Doch der KSB stößt auch auf Hindernisse, die nicht durch Sensibilisierung oder persönliche Gespräche aus dem Weg zu räumen sind. „Es gibt Sportvereine, die sagen uns, dass sie es sich nicht auf die Fahne schreiben wollen, ein Stützpunktverein für Integrationsarbeit, also für Ausländer zu sein. Sonst würden etliche Mitglieder aus dem Verein austreten“, berichtet Landsmann. Hier können man nur versuchen, langfristig die Einstellung zu verändern.

Bisher hat Frank Kruft 20 Vereine aus dem Landkreis kontaktiert. Ziel ist es, eine Übersicht zu erstellen, die jene Vereine auflistet, die bereit sind, etwas zu machen. „Bisher fußt ja vieles auf persönlichen Kontakten, Sozialarbeiter kennen jemanden im Sportverein, an den sie die Geflüchteten verweisen“, erklärt Björn Landsmann. Aber viele würden eben nicht wissen, wo sie sich melden können. Hier soll die Übersicht eine erste Hilfestellung sein. Und angefragt wurden keinesfalls nur Fußballvereine: „Es geht um den Breitensport. Da ist sowohl Handball, Reiten, Judo, Badminton oder Boxen dabei“, berichtet Kruft.

„Die eigentliche Lösung für die Aufgabe heißt Netzwerkarbeit“ sagt Landsmann, „und die ist eben mühselig und zeitaufwendig.“ Zusammen mit bereits etablierten Netzwerken wie der Stendaler Migranteninitiative (SteMi) möchte man nun versuchen, an die geflüchteten Familien heranzutreten. „Wir bespielen alle Kanäle – vom Jobcenter über die Ausländerbehörde bis hin zum Imam der Gemeinde“, berichtet Kruft.

Als langfristiges Ziel hat es sich der KSB gesetzt, Migranten als Übungsleiter auszubilden. „Wenn zum Beispiel eine Frau eine Führungsposition im Sport hat, was wäre das für ein Zeichen für alle Mädchen“, fügt Landsmann an.

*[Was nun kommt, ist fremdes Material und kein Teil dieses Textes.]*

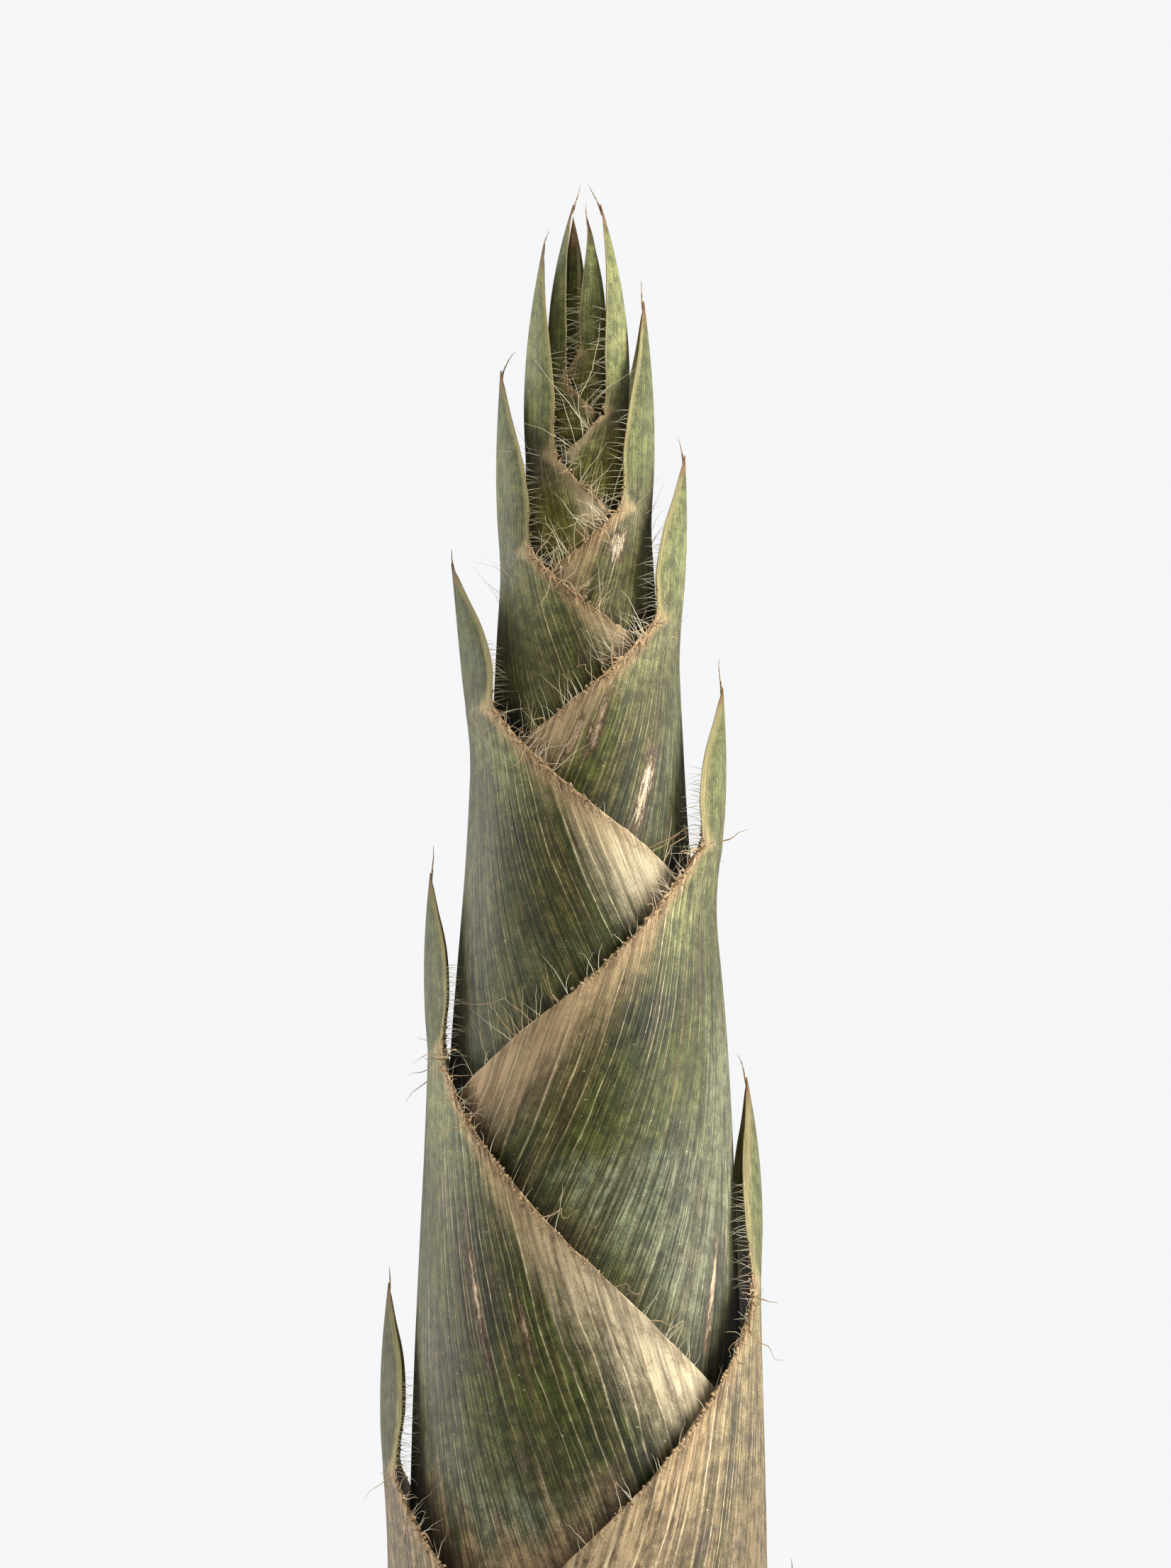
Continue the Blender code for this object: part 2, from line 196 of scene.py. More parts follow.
def smooth(x, xs, ys):
    """ys at x on a smooth curve through the points (xs, ys), carried on straight past the ends."""
    x = np.asarray(x, float)
    last = len(xs) - 1
    low = np.maximum(np.arange(len(xs)) - 1, 0)
    high = np.minimum(np.arange(len(xs)) + 1, last)
    slopes = (ys[high] - ys[low]) / (xs[high] - xs[low])
    k = np.clip(np.searchsorted(xs, x, side="right") - 1, 0, last - 1)
    width = xs[k + 1] - xs[k]
    t = np.clip((x - xs[k]) / width, 0, 1)
    rise = (3 - 2 * t) * t**2
    bend = width * (t * (1 - t) ** 2 * slopes[k] - t**2 * (1 - t) * slopes[k + 1])
    before = np.where(x < xs[0], (x - xs[0]) * slopes[0], 0)
    after = np.where(x > xs[-1], (x - xs[-1]) * slopes[-1], 0)
    return ys[k] + rise * (ys[k + 1] - ys[k]) + bend + (before + after)


def ease(x):
    """0 to 1 as x goes from 0 to 1, level at both ends."""
    t = np.clip(x, 0, 1)
    return t * t * (3 - 2 * t)


VEIN_SAMPLES = 1001  # veins tried to find the last one that enters the blade
HEIGHT_SAMPLES = 801  # heights tried to find where a vein meets the margin


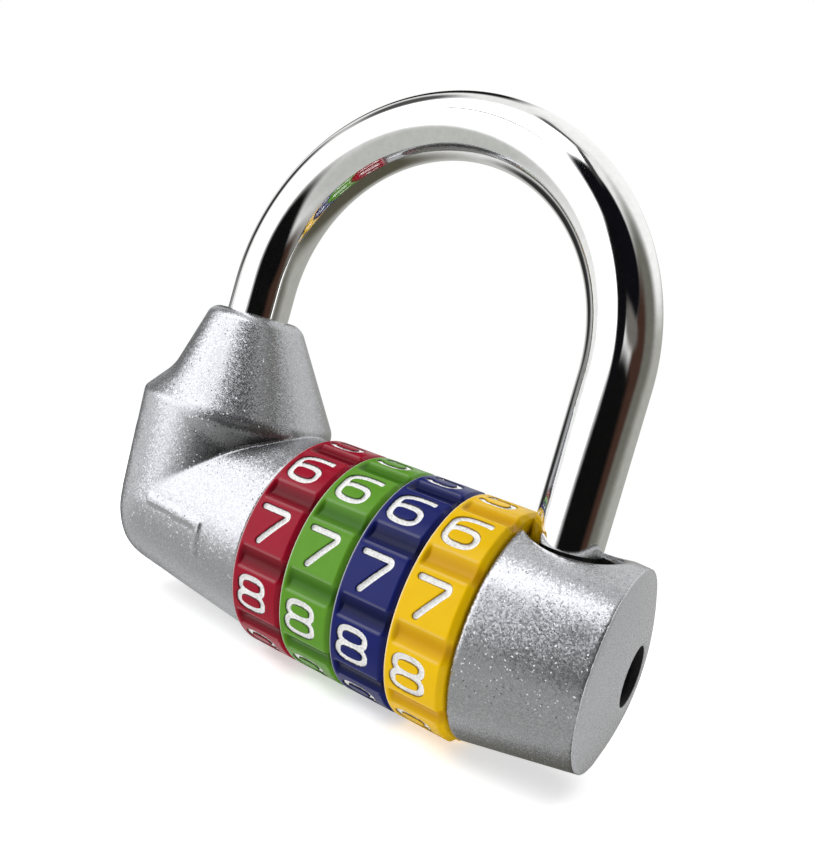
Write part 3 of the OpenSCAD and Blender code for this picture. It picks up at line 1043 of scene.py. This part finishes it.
@once
def black_plastic():
    """Moulded black plastic with a fine grain."""
    s = marked("button_black_plastic", (0.3, 3), (0.010, 0.010, 0.011), (0.03, 0.03, 0.032), (0.4, 0.6))
    s.surface_is(Normal=s.bump(s.noise(0.3, 3), 0.2))
    return s.material


def paint_cad_nodes():
    """Gives the CAD nodes that stay in view, or in the gaps, their own material."""
    chosen = {
        "core_tube": steel("plain_steel"),
        "spindle": steel("plain_steel"),
        "retaining_pin": steel("plain_steel"),
        "tube_pin_left": steel("plain_steel"),
        "tube_pin_right": steel("plain_steel"),
        "detent_spring": steel("spring_steel"),
        "reset_plunger": black_plastic(),
    }
    chosen.update({"hub_" + colour: brass() for colour in COLOURS})
    for node, material in chosen.items():
        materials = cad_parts[node].data.materials
        materials.clear()
        materials.append(material)


# ---- camera, lights and floor ----

WHITE = (1, 1, 1, 1)


def add_camera():
    """Camera near the right-hand front, rolled so that the barrel runs down to the right."""
    data = bpy.data.cameras.new("camera")
    data.lens = 37.37
    data.sensor_width = 36
    data.sensor_fit = "HORIZONTAL"
    data.shift_x = -0.0437
    data.shift_y = -0.0205
    data.clip_start = 0.002
    data.clip_end = 20
    camera = bpy.data.objects.new("camera", data)
    bpy.context.scene.collection.objects.link(camera)
    camera.location = (0.05155, -0.08626, 0.03883)
    camera.rotation_euler = Euler([math.radians(a) for a in (86.97, -15.95, 28.64)])
    bpy.context.scene.camera = camera


def add_light(name, azimuth, elevation, distance, size, power):
    """Soft square light that looks at the lock; azimuth is turned from +X towards +Y."""
    a = math.radians(azimuth)
    e = math.radians(elevation)
    way = Vector((math.cos(a) * math.cos(e), math.sin(a) * math.cos(e), math.sin(e)))
    data = bpy.data.lights.new(name, "AREA")
    data.shape = "RECTANGLE"
    data.size = size
    data.size_y = size
    data.energy = power
    light = bpy.data.objects.new(name, data)
    bpy.context.scene.collection.objects.link(light)
    light.location = Vector((0.0, 0.0, 0.03)) + way * distance
    light.rotation_euler = way.to_track_quat("Z", "Y").to_euler()
    light.visible_glossy = False


def add_floor():
    """Pale round floor that fades out at its edge and doesn't show in gloss."""
    angles = np.linspace(0, 2 * math.pi, 64, endpoint=False)
    ring = [(2.0 * math.cos(a), 2.0 * math.sin(a), -0.0001) for a in angles]
    mesh = bpy.data.meshes.new("floor")
    mesh.from_pydata(ring, [], [tuple(range(len(ring)))])
    floor = bpy.data.objects.new("floor", mesh)
    bpy.context.scene.collection.objects.link(floor)
    s = Shader("pale_floor")
    s.surface_is(Base_Color=(0.8, 0.8, 0.8, 1), Roughness=0.9, Specular_IOR_Level=0.0)
    s.surface_is(Emission_Color=WHITE, Emission_Strength=0.55)
    distance = s.node("VectorMath", {0: s.place()}, operation="LENGTH").outputs["Value"]
    fade = s.mapped(distance, From_Min=0.05, From_Max=0.16)
    gone = s.maths("MAXIMUM", fade, s.node("LightPath").outputs["Is Glossy Ray"])
    clear = s.node("BsdfTransparent").outputs["BSDF"]
    join = s.node("MixShader", {0: gone, 1: s.surface.outputs["BSDF"], 2: clear})
    s.feed(s.tree.nodes["Material Output"].inputs["Surface"], join.outputs["Shader"])
    mesh.materials.append(s.material)


# Soft boxes and dark flags that gloss shows: middle and half size in degrees of azimuth (from
# +X towards +Y) and of height, softness of the edge, and colour. A later one covers the ones
# before it.
PANELS = [
    (-110, -60, 85, 45, 0.7, (0.52, 0.53, 0.51)),
    (55, -50, 75, 62, 0.8, (0.09, 0.085, 0.06)),
    (62, 0, 68, 22, 1.0, (0.42, 0.42, 0.39)),
    (-132, 28, 34, 46, 0.4, (2.3, 2.3, 2.35)),
    (-108, 62, 34, 14, 0.4, (3.2, 3.2, 3.25)),
    (78, 55, 52, 36, 0.5, (1.0, 1.0, 1.0)),
    (-4, 20, 36, 46, 0.8, (0.15, 0.15, 0.13)),
    (-26, 4, 20, 34, 0.7, (0.055, 0.028, 0.02)),
    (-65, 39, 36, 25, 0.25, (0.004, 0.004, 0.006)),
    (-64, -8, 38, 17, 0.4, (0.004, 0.004, 0.004)),
    (-54, 16, 20, 5, 0.8, (0.16, 0.15, 0.14)),
    (-86, 14, 13, 16, 0.3, (0.004, 0.004, 0.005)),
    (-122, 32, 16, 1.6, 0.6, (0.35, 0.35, 0.36)),
    (-72, 68, 9, 12, 0.6, (0.05, 0.05, 0.05)),
    (-120, 81, 70, 4, 0.8, (0.12, 0.12, 0.12)),
    (134, 34, 16, 24, 0.6, (0.01, 0.01, 0.01)),
    (150, -14, 18, 22, 0.8, (0.03, 0.03, 0.03)),
    (172, 14, 13, 16, 0.9, (0.03, 0.03, 0.03)),
    (178, 45, 18, 12, 0.9, (0.08, 0.08, 0.08)),
]
ROOM_COLOUR = (0.9, 0.9, 0.9)
DIFFUSE_STRENGTH = 0.36


def room_in_gloss(w):
    """Colour that a glossy ray meets: the room, and the panels over it."""
    split = w.node("SeparateXYZ", {0: w.node("TexCoord").outputs["Generated"]}).outputs
    azimuth = w.maths("DEGREES", w.maths("ARCTAN2", split["Y"], split["X"]))
    height = w.maths("DEGREES", w.maths("ARCSINE", split["Z"]))
    colour = opaque(ROOM_COLOUR)
    for middle, level, wide, tall, soft, shade in PANELS:
        turn = w.maths("WRAP", w.maths("SUBTRACT", azimuth, middle), 180, -180)
        across = w.maths("DIVIDE", turn, wide)
        up = w.maths("DIVIDE", w.maths("SUBTRACT", height, level), tall)
        reach = w.maths("SQRT", w.maths("ADD", w.maths("POWER", across, 2), w.maths("POWER", up, 2)))
        edges = {"Value": reach, "From Min": 1 + soft / 2, "From Max": 1 - soft / 2}
        inside = w.node("MapRange", edges, interpolation_type="SMOOTHSTEP").outputs[0]
        colour = w.mix(inside, colour, opaque(shade))
    return colour


def add_world():
    """Even pale light all round, with soft boxes and dark flags where gloss would show them."""
    world = bpy.data.worlds.new("studio")
    bpy.context.scene.world = world
    world.use_nodes = True
    world.node_tree.nodes.clear()
    w = Nodes(world.node_tree)
    studio = w.node("Background", {"Color": room_in_gloss(w), "Strength": 1.0}).outputs[0]
    diffuse = w.node("Background", {"Color": WHITE, "Strength": DIFFUSE_STRENGTH}).outputs[0]
    seen = w.node("Background", {"Color": WHITE, "Strength": 1.0}).outputs[0]
    path = w.node("LightPath").outputs
    unseen = w.node("MixShader", {0: path["Is Glossy Ray"], 1: diffuse, 2: studio}).outputs[0]
    join = w.node("MixShader", {0: path["Is Camera Ray"], 1: unseen, 2: seen}).outputs[0]
    w.feed(w.node("OutputWorld").inputs["Surface"], join)


add_camera()
add_world()
add_floor()
add_light("key", 225, 40, 0.45, 0.3, 2.0)
add_light("back", 60, 55, 0.5, 0.3, 1.2)
bpy.context.scene.view_settings.view_transform = "Standard"

make_castings()
make_end_cap()
for dial_colour, dial_turn in zip(COLOURS, DIAL_TURNS):
    make_dial(dial_colour, dial_turn)
make_shackle()
make_springs()
paint_cad_nodes()
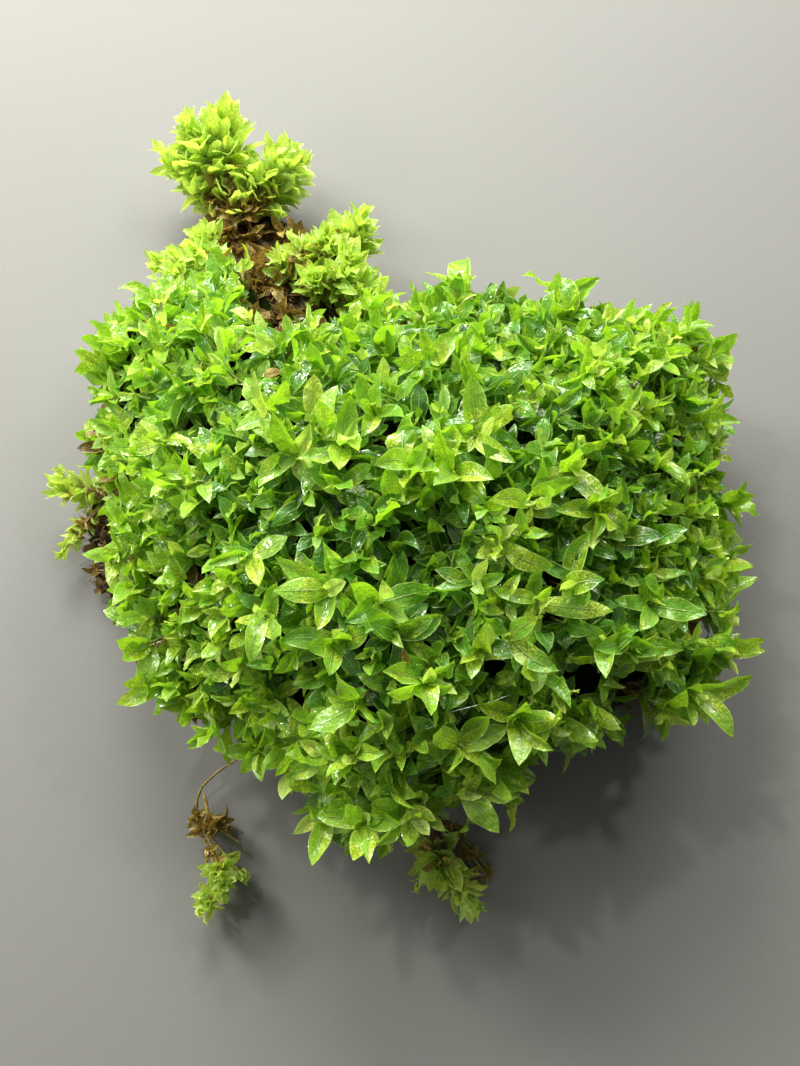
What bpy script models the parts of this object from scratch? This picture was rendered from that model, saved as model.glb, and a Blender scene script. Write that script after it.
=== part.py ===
"""A small clump of wet moss lifted from the ground with its soil, as solid pieces.

A flat-bottomed mat of soil and rhizoids carries one dense green cushion of shoots. Loose tufts and
sprigs lean out from the mat around it. Each shoot ends in a star of pointed leaves, and the stars
of one cushion or tuft are joined with what they grow from into one closed solid.

Units are metres, +Z is up, and the origin is on the flat underside of the soil, under the cushion.
The back of the clump is +Y, and its right side is +X.
"""
import math
import random

import bmesh
import bpy
from mathutils import Matrix, Vector, noise

MM = 0.001
UP = Vector((0.0, 0.0, 1.0))

# ---------------------------------------------------------------- driving dimensions

PEAK_HEIGHT = 14.2 * MM          # top of the cushion's core above the underside
PEAK_PLACE = Vector((1.0, 0.0, 0.0)) * MM
DOME_POWER = 2.6                 # 2 is a round dome, more is a flatter top
LEAF_REACH = 2.5 * MM            # from a shoot's middle to its leaf tips
LEAF_RISE = 0.9 * MM             # of the leaf tips above the shoot's foot
SHOOT_SPACING = 3.2 * MM         # between neighbouring stars of the cushion
LEAVES_A_STAR = 5
LEAF_WIDTH = 0.42                # of a leaf's length, at its widest
RIM_INSET = 1.6 * MM             # the cushion's core stops this far inside its leaf tips
SOIL_TOP = 4.0 * MM              # highest soil under the cushion
SOIL_SHOWN_TOP = 2.4 * MM        # soil that reaches out past the cushion
SOIL_LUMP = 2.2 * MM             # width of the lumps in the soil
SOIL_CRUMB = 0.8 * MM            # depth of the crumbling along its edge
SOIL_BEARINGS = 48
CLEARANCE = 0.3 * MM             # air left between two pieces that touch
STEM_RADIUS = 0.35 * MM
SEED = 12

# The cushion's outline at the leaf tips: bearing in degrees from +X, reach from PEAK_PLACE and
# height of the rim, both in millimetres.
CUSHION_OUTLINE = [
    (0, 18.8, 6.5), (22, 19.8, 7.5), (38, 23.0, 7.0), (52, 20.3, 7.0), (72, 18.2, 7.0),
    (93, 17.2, 7.0), (110, 17.0, 6.0), (124, 24.0, 5.6), (140, 25.2, 5.6), (156, 22.5, 5.5),
    (174, 18.6, 5.5), (195, 17.6, 5.8), (211, 17.4, 6.0), (228, 15.0, 6.4), (243, 15.0, 7.4),
    (254, 16.6, 8.6), (265, 16.0, 9.2), (284, 14.9, 9.0), (302, 13.6, 9.0), (319, 15.4, 8.0),
    (336, 18.9, 6.8),
]

# The soil mat's outline: bearing in degrees and reach in millimetres. It shows past the cushion
# at the back left, where it carries the tall tuft, and a little at the left and right.
SOIL_OUTLINE = [
    (0, 16.2), (25, 16.5), (40, 18.5), (60, 16.5), (82, 15.0), (98, 17.0), (106, 22.5), (113, 27.3),
    (121, 27.3), (131, 22.8), (150, 20.0), (165, 20.4), (176, 20.4), (186, 17.0), (202, 13.8),
    (230, 12.0), (262, 12.5), (300, 10.8), (325, 13.5), (343, 16.8),
]

# The loose tufts and sprigs around the cushion. Each shoot is a bent stem, given by its points
# in millimetres from root to head, then the reach of its leaves and how far its head leans out
# from upright, from 0 to 1.
SPRIGS = {
    "back_left_tuft": [
        ([(-10.4, 23.0, 2.9), (-11.9, 25.0, 3.4), (-13.6, 26.9, 3.9)], 2.6, 0.8),
        ([(-10.2, 23.2, 2.9), (-10.6, 25.8, 3.9), (-11.2, 28.4, 4.8)], 2.8, 0.75),
        ([(-10.0, 23.0, 2.9), (-8.9, 25.2, 3.4), (-7.9, 27.0, 3.8)], 2.4, 0.8),
    ],
    "back_tuft": [
        ([(-5.2, 19.2, 3.0), (-4.2, 20.8, 3.8), (-3.4, 21.8, 4.5)], 2.3, 0.6),
        ([(-5.2, 19.0, 3.0), (-6.0, 20.2, 3.6), (-6.6, 20.9, 4.0)], 1.7, 0.4),
    ],
    "left_sprig": [
        ([(-17.6, 4.6, 2.9), (-19.0, 5.2, 2.9), (-20.2, 5.7, 2.8)], 1.6, 0.8),
        ([(-17.6, 4.4, 2.9), (-18.8, 3.4, 2.7), (-19.6, 2.4, 2.4)], 1.3, 0.8),
    ],
    "front_left_sprig": [
        ([(-7.8, -9.6, 1.2), (-11.4, -12.0, 0.9), (-11.6, -14.4, 0.8), (-10.2, -16.9, 1.3),
          (-10.7, -18.2, 1.6)], 1.7, 0.8),
    ],
    "front_sprig": [
        ([(1.6, -13.0, 1.3), (1.8, -15.2, 1.4), (2.4, -17.2, 1.7)], 2.6, 0.6),
    ],
}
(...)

Und auch wenn schlussendlich ein Asylantrag nicht genehmigt wird, so sei die Mühe doch nicht vergebens gewesen. „Das ist kein rausgeschmissenes Geld, die nehmen unsere Kultur und Werte ja trotzdem mit zurück“, argumentiert Kruft.

Das Bundesprogramm ist erst einmal bis zum 31. Dezember befristet. „Es wäre schade, wenn es nicht weitergeht. Immerhin haben wir gerade viel angeschoben“, sagt Landsmann. Es sei ja wohl auch klar, dass sich nicht alles innerhalb weniger Monate umsetzten lasse.